English: many acronyms are not known to the spell checker

dnaber · February 28, 2018, 4:42pm

About 4 weeks ago, we made a change that lets LT check all-uppercase words in English. This, however, has a side effect of new false alarms. Words like these used to be ignored, now they are considered errors:

PHP
CSS
JSON
CET
CEST

I’ve added those to spelling.txt so they are accepted now, but adding words one by one doesn’t seem to be a clever solution here. What I could do is download lists of acronyms from the net, check them, and add them to spelling.txt. Does anybody have a better idea? Or does anybody know a list of acronyms that would be appropriate for this?

tiagosantos · February 28, 2018, 8:11pm

This has a compatible license. Just has to be referenced on the header.

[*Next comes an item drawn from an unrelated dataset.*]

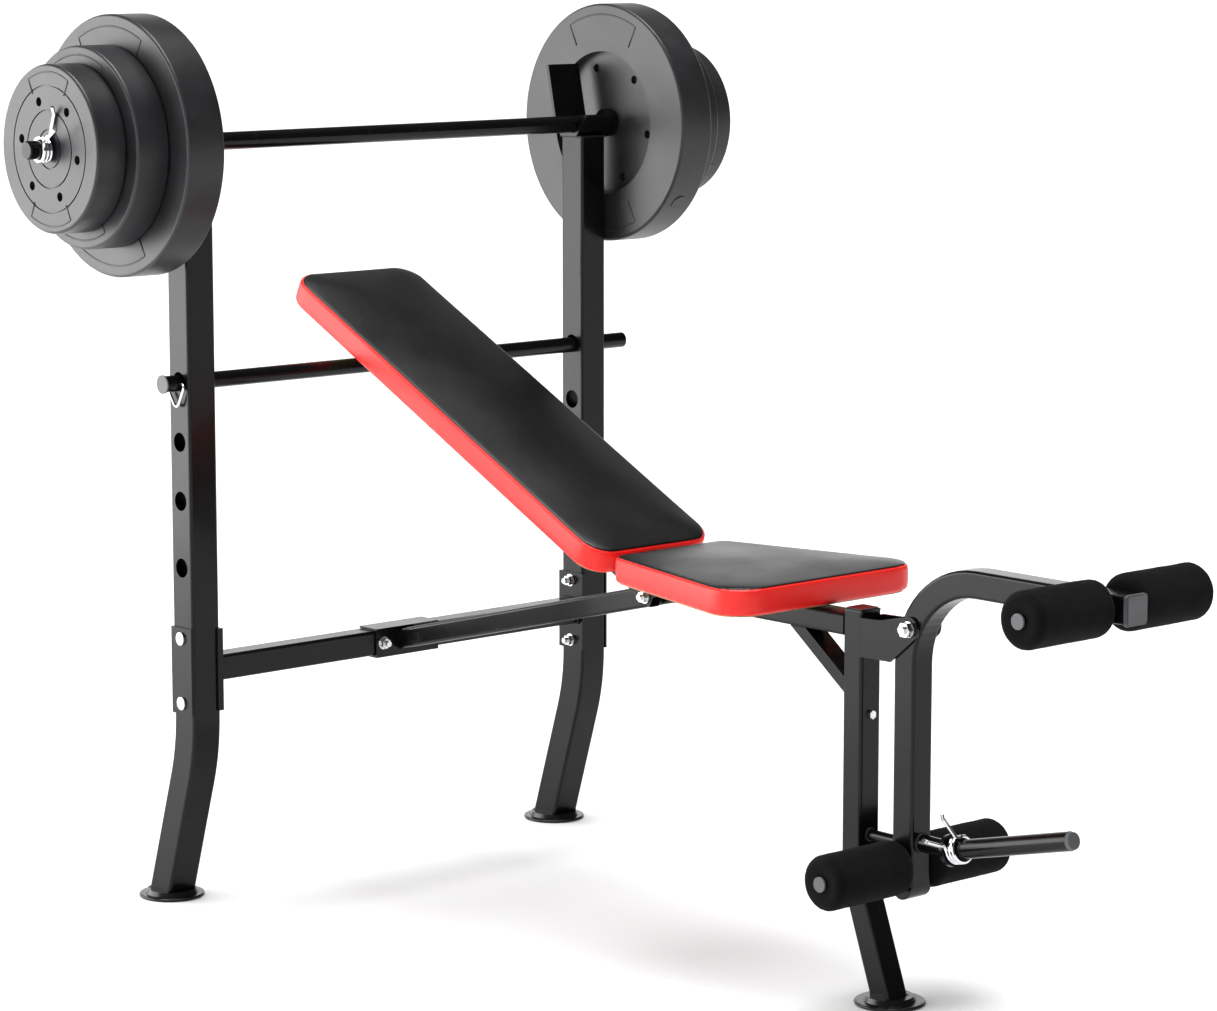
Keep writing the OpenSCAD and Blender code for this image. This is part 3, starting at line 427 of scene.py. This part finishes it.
def resampled(points, step):
    """Points of a closed outline, evenly spaced about step apart."""
    lengths = [(b - a).length for a, b in zip(points, points[1:] + points[:1])]
    total = sum(lengths)
    count = max(12, round(total / step))
    made, at, walked = [], 0, 0.0
    for i in range(count):
        goal = total * i / count
        while walked + lengths[at] < goal:
            walked += lengths[at]
            at += 1
        share = (goal - walked) / lengths[at]
        made.append(points[at].lerp(points[(at + 1) % len(points)], share))
    return made


def inset(outline, amount):
    """A convex outline moved inwards; outwards if amount is below 0."""
    made = []
    count = len(outline)
    for i, p in enumerate(outline):
        way = (outline[(i + 1) % count] - outline[i - 1]).normalized()
        made.append(p + amount * Vector((-way.y, way.x)))
    return made


# ---- cushions ----


class PadPlace:
    """Where a pad's CAD solid is: its own axes, its outline in plan and its thickness."""

    def __init__(self, node):
        mesh = NODES[node].data
        widest = max(mesh.polygons, key=lambda face: face.area).normal
        self.up = widest if widest.z > 0 else -widest
        self.along = ACROSS.cross(self.up).normalized()
        corners = [Vector((v.co.dot(self.along), v.co.y, v.co.dot(self.up))) for v in mesh.vertices]
        self.low = min(c.z for c in corners)
        self.thick = max(c.z for c in corners) - self.low
        middle = (min(c.x for c in corners) + max(c.x for c in corners)) / 2
        top = [Vector((c.x - middle, c.y)) for c in corners if c.z > self.low + self.thick - 1e-4]
        hull = convex_hull_2d(top)
        self.outline = [top[i] for i in hull]
        origin = self.along * middle + self.up * self.low
        self.matrix = Matrix((
            (self.along.x, ACROSS.x, self.up.x, origin.x),
            (self.along.y, ACROSS.y, self.up.y, origin.y),
            (self.along.z, ACROSS.z, self.up.z, origin.z),
            (0, 0, 0, 1)))


def filled(piece, pinned, sizes):
    """Blows the piece up a little with the cloth solver; points for which pinned says so stay put."""
    group = piece.vertex_groups.new(name="pinned")
    group.add([v.index for v in piece.data.vertices if pinned(v.co)], 1.0, "REPLACE")
    cloth = piece.modifiers.new("Filling", "CLOTH")
    settings = cloth.settings
    settings.quality = 5
    settings.vertex_group_mass = group.name
    settings.use_pressure = True
    settings.uniform_pressure_force = sizes.pressure
    settings.effector_weights.gravity = 0.0
    settings.tension_stiffness = 12.0
    settings.compression_stiffness = 12.0
    settings.bending_stiffness = 0.6
    cloth.point_cache.frame_start = 1
    cloth.point_cache.frame_end = sizes.frames
    scene = bpy.context.scene
    for step in range(1, sizes.frames + 1):
        scene.frame_set(step)
    graph = bpy.context.evaluated_depsgraph_get()
    swollen = piece.evaluated_get(graph).data
    moved = [after.co - before.co for before, after in zip(piece.data.vertices, swollen.vertices)]
    piece.modifiers.remove(cloth)
    scene.frame_set(1)
    for v, step in zip(piece.data.vertices, moved):
        if step.length > 1e-9:
            v.co += step.normalized() * sizes.crown * math.tanh(step.length / sizes.crown)
    piece.vertex_groups.clear()


def with_modifiers_applied(piece):
    """Replaces the piece's mesh by what its modifiers make of it."""
    graph = bpy.context.evaluated_depsgraph_get()
    made = bpy.data.meshes.new_from_object(piece.evaluated_get(graph))
    piece.modifiers.clear()
    piece.data = made


def cushion(name, node, body, sizes, top_vinyl, side_vinyl):
    """An upholstered pad: flat underside, a boxed side band, a sewn seam and a crowned top."""
    place = PadPlace(node)
    seam_z = place.thick - sizes.seam_drop
    start = inset(resampled(place.outline, sizes.voxel), sizes.margin)
    levels = [(0.0025, 0.0004), (0.0, 0.003), (0.0, seam_z), (0.0022, seam_z + 0.0012),
              (sizes.shoulder * 0.45, seam_z + 0.0034), (sizes.shoulder, seam_z + 0.0042)]
    bm = bmesh.new()
    loft(bm, [[Vector((p.x, p.y, z)) for p in inset(start, amount)] for amount, z in levels])
    mesh = bpy.data.meshes.new(name)
    bm.to_mesh(mesh)
    bm.free()
    piece = bpy.data.objects.new(name, mesh)
    bpy.context.scene.collection.objects.link(piece)
    grid = piece.modifiers.new("Grid", "REMESH")
    grid.mode = "VOXEL"
    grid.voxel_size = sizes.voxel
    with_modifiers_applied(piece)
    rim = [Vector((p.x, p.y)) for p in start]

    def pinned(co):
        if co.z < 0.008:
            return True
        return abs(co.z - seam_z) < sizes.voxel * 0.75 and min(
            (Vector((co.x, co.y)) - p).length for p in rim) < sizes.voxel * 1.1

    filled(piece, pinned, sizes)
    soften = piece.modifiers.new("Soften", "SMOOTH")
    soften.factor = 0.5
    soften.iterations = 3
    finer = piece.modifiers.new("Finer", "SUBSURF")
    finer.levels = 1
    finer.render_levels = 1
    with_modifiers_applied(piece)
    bm = bmesh.new()
    bm.from_mesh(piece.data)
    for z in (seam_z - sizes.groove_w, seam_z, seam_z + sizes.groove_w):
        bmesh.ops.bisect_plane(bm, geom=bm.verts[:] + bm.edges[:] + bm.faces[:], dist=1e-6,
                               plane_co=(0, 0, z), plane_no=(0, 0, 1))
    bm.normal_update()
    inward = {}
    for v in bm.verts:
        off = abs(v.co.z - seam_z)
        if off < sizes.groove_w * 0.98:
            flat = Vector((v.normal.x, v.normal.y, 0))
            inward[v] = flat.normalized() * sizes.groove * (1 - off / sizes.groove_w)
    for v, step in inward.items():
        v.co -= step
    for face in bm.faces:
        face.material_index = 0 if face.calc_center_median().z > seam_z else 1
        face.smooth = True
    bm.to_mesh(piece.data)
    bm.free()
    piece.data.materials.append(top_vinyl)
    piece.data.materials.append(side_vinyl)
    piece.data.transform(place.matrix)
    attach(piece, body)
    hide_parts(node)
    return place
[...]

tiagosantos · February 28, 2018, 9:48pm

I was not remembering this former gifft.

The list is good and I have used it before in the a/an rule.

Added.

Mike_Unwalla · March 1, 2018, 8:16am

For a given number of letters, the number of possible uppercase acronyms is more than the number of dictionary words. (Some combinations of letters are not standard English, but an acronym does not have that restriction.)

If you add all known acronyms, the spell checker will be useless.

You added 5 acronyms, and I easily found these 3 false negatives:
THE CHILDREN WANT A PET. WE DECIDED TO GET A PHP.
TELL JSON ABOUT THE PROBLEM.
“CET REAL!” screamed Alice.

I do not have a solution to the problem. Can we put acronyms in a different file (acronyms.txt) and give users the option to ignore them?

Ruud_Baars · March 1, 2018, 8:48am

I solved this in the disambiguator. There is no use in spelling words with only captials of 2, 3, 4, maybe even 5 characters.

Mike_Unwalla · March 1, 2018, 12:57pm

Hi @Ruud_Baars , please clarify your comment:

What did you solve in the disambiguator? (The latest LT snapshot gives no warning for the examples.)
What does “There is no use in spelling words with only captials of 2, 3, 4, maybe even 5 characters” mean?

Ruud_Baars · March 1, 2018, 1:07pm

I disabled spellchecking for [A-Z]{1,4} in the disambiguator. You could have a look at that file (the other computer is too busy now)

Since any combination of capitals can be a valid acronym, ABC, CBA BAC etc, you don’t add them, just don’t report them, just like numbers…

tiagosantos · March 1, 2018, 2:08pm

@Mike_Unwalla Until 4 weeks ago, upper capsed texts were completely ignored and nobody batted an eyelash about that.

I believe there is obvious progress being made.
Removing features is never a solution.

dnaber · March 1, 2018, 2:23pm

Well, there have been reports from time to time from people who were wondering why their all-uppercase text wasn’t checked at all. That was the reason to make this change in the first place.

tiagosantos · March 1, 2018, 2:25pm

And I also find it a positive change. That is why I assisted with the acronym list, which further perfects this function.

The polemic is about false positives on upper cased texts, not before it. If acronyms can cause false negatives, so do rare words, and they are not treated differently.

aafreen · March 9, 2018, 1:15pm

Exact problem I am facing. LT is capturing all names as spell error. We can’t add all words in spelling.txt.

Japon is a good person. (If I add “Japon”(proper name in spelling.txt))

Japon is a country. ( the spell error in this sentence will not be captured…)

Discostu · March 10, 2018, 7:27am

Isn’t it just wrong to write text in all-uppercase? Why should LT suggest “GET” if the right spelling is “get”?

SkyCharger001 · March 10, 2018, 9:49am

A. All-caps is commonly used to represent shouting. (EG “I CAN’T HEAR YOU! CAN YOU SPEAK LOUDER?”)

B. All-caps can also be used to make the text more noticeable and/or easier to read.
(EG:
HEARTMAN-STR. CLOSED
FOR SEWER-WORK

FROM
2018-04-11 08:00
TILL
2019-04-01 17:00

THROUGH-TRAFFIC: |A>
GREENDRIVE 22-128: |B>
HEARTMAN-STR. 48-76: |C>

requires less focus to be diverted from driving than:

Heartman-str. closed for
sewer-work

from
2018-04-11 08:00
till
2019-04-01 17:00

through-traffic: |A>
Greendrive 22-128: |B>
Heartman-str. 48-76: |C>
)

Ruud_Baars · March 11, 2018, 5:18pm

Yes, it is. But it considered bad practice by all language consultants.